Mais c'est leur irruption aux portes de la Collectivité territoriale de Guyane (plus haute instance locale) en scandant "Nou bon ké sa" ("On en a marre de ça") le 17 mars dernier qui a eu le plus de retentissement. Une quarantaine de membres du collectif est parvenue jusqu'à l'auditorium où se tenait la Convention de Carthagène et a interpellé la présidente de la réunion qui rassemblait 25 délégations, la ministre de l'Écologie, Ségolène Royal. "Pour se faire entendre, on est obligés d'arriver à des extrêmes", "On n'est pas des méchants", pouvait-on entendre dans un reportage de la télévision locale. 

Le soir même de cette opération coup de poing, la ministre a annoncé qu'elle quittait la Guyane, et non le lendemain, comme c'était initialement prévu…

  • Bénéficient-ils du soutien de la population ?

Cela reste difficile à dire. Leur présence sur le marché de Cayenne à la mi-mars, "prêts à intervenir", leur a valu des félicitations. Mais les pressions, parfois vives, mises sur les institutions irrient aussi.

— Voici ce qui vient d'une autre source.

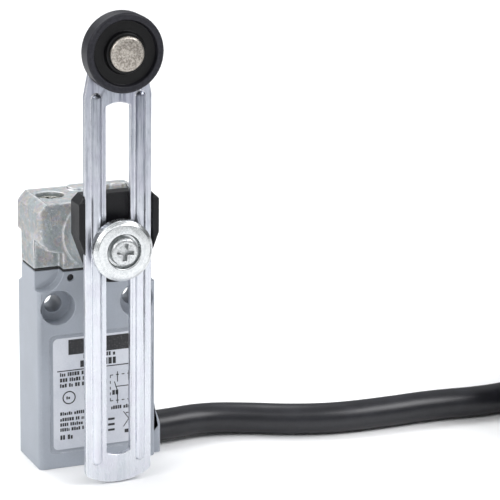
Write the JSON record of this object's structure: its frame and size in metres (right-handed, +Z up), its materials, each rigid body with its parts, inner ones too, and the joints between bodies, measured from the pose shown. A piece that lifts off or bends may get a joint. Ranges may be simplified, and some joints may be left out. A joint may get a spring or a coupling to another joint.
{
  "type": "limit switch",
  "caption": "Compact prewired limit switch: painted die-cast body, cross-screwed head, side rotary shaft, and a slotted lever with an adjustable roller.",
  "frame": {"origin": "on the rear mounting face, midway between the two mounting holes", "axes": "+Z up towards the head and the roller, +X to the cable's side, +Y out of the rear mounting face; the lever is on the -Y side"},
  "size_m": [0.2401, 0.0763, 0.1145],
  "materials": {
    "body_paint": "light blue-grey paint, fine texture, satin",
    "head_zinc": "bare zinc die casting, rough, faintly yellow passivation",
    "plated_steel": "bright zinc plate with a bluish sheen",
    "turned_steel": "turned, bright, concentric marks",
    "zinc_screws": "zinc-plated",
    "dark_steel": "oiled dark steel",
    "rivet_steel": "grainy cold-formed steel",
    "spring_steel": "drawn wire",
    "bronze": "sintered bronze",
    "contact_brass": "rolled strip",
    "silver": "silver contact tips",
    "black_nylon": "glass-filled, fine grain",
    "roller_plastic": "moulded, satin",
    "natural_nylon": "natural",
    "carrier_plastic": "moulded",
    "block_plastic": "moulded",
    "cover_plastic": "moulded",
    "black_rubber": "matt",
    "label_film": "satin silver film",
    "resin": "cast resin",
    "cable_sheath": "black PVC, satin",
    "tie_nylon": "black nylon",
    "core_brown": "PVC insulation",
    "core_blue": "PVC insulation",
    "core_black": "PVC insulation",
    "core_grey": "PVC insulation",
    "core_green": "PVC insulation, green and yellow"
  },
  "bodies": {
    "housing": {"body_casting": "body_paint", "head_casting": "head_zinc", "head_gasket": "black_rubber", "head_screws": "zinc_screws", "rating_label": "label_film", "retaining_pin": "dark_steel", "shaft_bush": "bronze", "shaft_seal": "black_rubber", "contact_block_base": "block_plastic", "contact_block_cover": "cover_plastic", "plunger_seal": "black_rubber", "break_contacts": "contact_brass", "make_contacts": "contact_brass", "fixed_contact_tips": "silver", "contact_spring": "spring_steel", "return_spring": "spring_steel", "core_brown": "core_brown", "core_blue": "core_blue", "core_black": "core_black", "core_grey": "core_grey", "core_earth": "core_green", "earth_lug": "zinc_screws", "earth_screw": "zinc_screws", "cable_ferrule": "dark_steel", "potting_resin": "resin", "cable": "cable_sheath", "cable_hank": "cable_sheath", "hank_ties": "tie_nylon", "end_cores": "core_black"},
    "shaft": {"actuator_shaft": "turned_steel", "shaft_cam": "dark_steel", "shaft_circlip": "dark_steel"},
    "hub": {"lever_hub": "black_nylon", "clamp_washer": "turned_steel", "clamp_screw": "zinc_screws"},
    "lever": {"roller_lever": "plated_steel", "roller_rivet": "rivet_steel"},
    "roller": {"roller": "roller_plastic"},
    "plunger": {"cam_follower": "natural_nylon", "block_plunger": "natural_nylon", "contact_carrier": "carrier_plastic"},
    "bridge": {"contact_bridge": "contact_brass", "bridge_tips": "silver"}
  },
  "joints": [
    {"name": "lever_swing", "type": "hinge", "parent": "housing", "child": "shaft", "pos_m": [0, -0.02, 0.0177], "axis": [0, 1, 0], "range_deg": [-75, 75], "stiffness_Nm_per_rad": 0.2},
    {"name": "lever_index", "type": "hinge", "parent": "shaft", "child": "hub", "pos_m": [0, -0.026, 0.0177], "axis": [0, 1, 0], "continuous": true},
    {"name": "lever_adjust", "type": "slide", "parent": "hub", "child": "lever", "axis": [0, 0, 1], "range_m": [-0.028, 0.046]},
    {"name": "roller_spin", "type": "hinge", "parent": "lever", "child": "roller", "pos_m": [0, -0.033, 0.0645], "axis": [0, 1, 0], "continuous": true},
    {"name": "plunger_travel", "type": "slide", "parent": "housing", "child": "plunger", "axis": [0, 0, -1], "range_m": [0, 0.0022], "stiffness_N_per_m": 150, "springref_m": -0.003, "deforming": ["return_spring"]},
    {"name": "contact_travel", "type": "slide", "parent": "housing", "child": "bridge", "axis": [0, 0, -1], "range_m": [0, 0.002], "deforming": ["contact_spring"]}
  ],
  "couplings": [
    {"joint": "contact_travel", "follows": "plunger_travel", "ratio": 0.9}
  ]
}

La journée de lundi, où doit débuter une grève générale, pourrait être décisive pour les "500 frères" et donner un meilleur aperçu de l'écho de leurs actions et de leurs revendications au sein de la population guyanaise. 

Le département le plus meurtrier de France. Avec 42 homicides commis en 2016 pour une population de 252.000 habitants, la Guyane a été le département le plus meurtrier de France. En cause, le trafic de drogue et la relative facilité avec laquelle on peut acheter des armes à feu, car il n'existe pas de permis de chasse. Il suffit de présenter une pièce d'identité pour acheter une arme, sans plus de contraintes. En 2016, 60% des meurtres commis en Guyane l'ont été par arme à feu. Et en seulement quatre semaines, entre février et mars, quatre meurtres ont été commis dans la région.